Sociopaths possess no conscience, making them unable to feel shame, guilt or remorse for their actions or to care about anyone else in their indifference. One of their main characteristics is charm, evidenced by their sexiness, glow, intensity, complexity and spontaneity. They are unable to love another person or connect with other humans in any way individually or as a group. Their emotions are fake, but they will act or do whatever it takes to use, trick, manipulate and dominate. They flatter, they engage in the pity play and they get angry if they don’t get you to bend.
They are motivated by wanting to win, whatever it is they choose to get, obtain or possess, but they never get what they need because they are lacking that quality that makes what they do matter to themselves and to others. Their actions are empty but destructive.
The main or point-of-view characters in a short story or novel need to be motivated, but, unless they are sociopaths, it will be something that improves the self, develops important relationships or does good for others. The sociopath doesn’t care about any of that.
Characters in fiction need to have an inner drive to get what they want (but it may not be what they need, and after trials and tribulations, they will realize they need something other than what they desired). Every action they take will be toward getting this want fulfilled—to find, preserve, replace, create or do something to better things for themselves, their family and friends, or the world.

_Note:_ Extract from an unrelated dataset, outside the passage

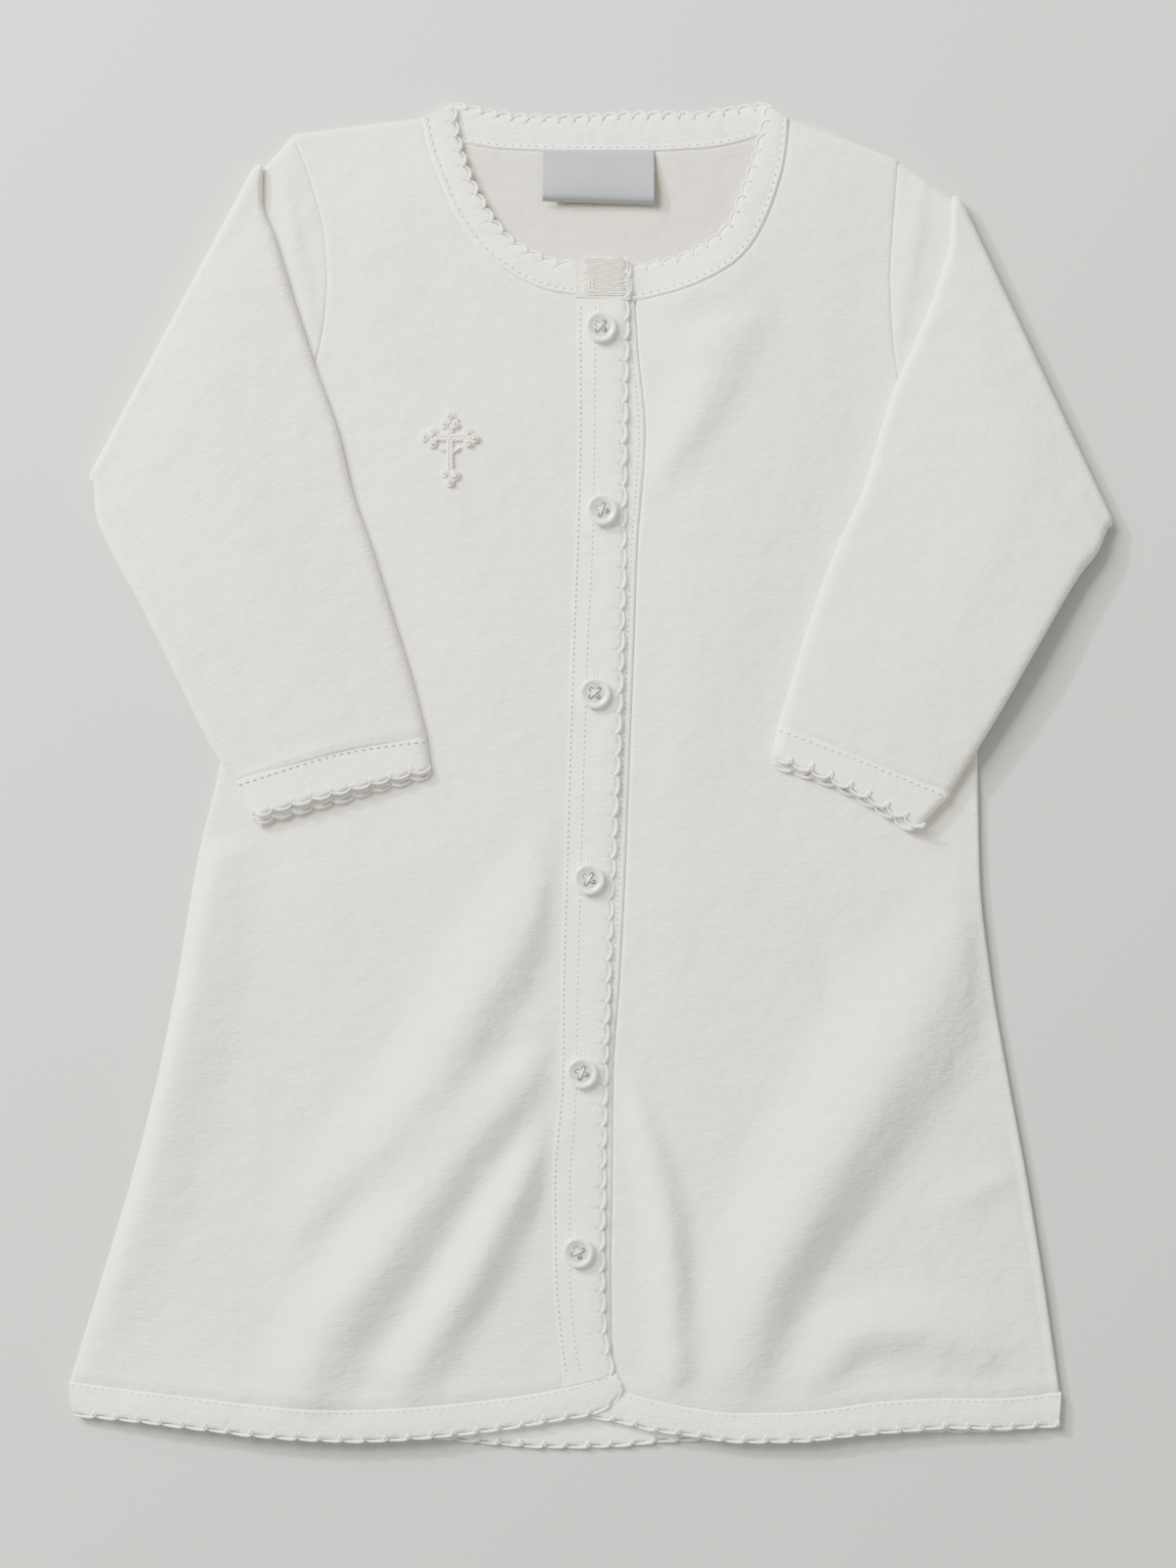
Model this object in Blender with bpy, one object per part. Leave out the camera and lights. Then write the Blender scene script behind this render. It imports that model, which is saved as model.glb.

If the characters try to fill the want without knowing what they actually need, they will feel empty, failing to recognize what they have at stake if they go for the wrong thing. The self-aware characters will learn the difference between their need and what they think they want. They will find their purpose and will transform as a result as they get what they need, representing the full character arc.
After learning about sociopaths, I got the sense that they don’t have this purpose. They have a want, but what they want never gets them what they need because it’s always at the cost of others, and even themselves, because the hole can never be filled. If there is no connection to the self and the world, then everything is directed inward without meaning. And the destruction happens outward.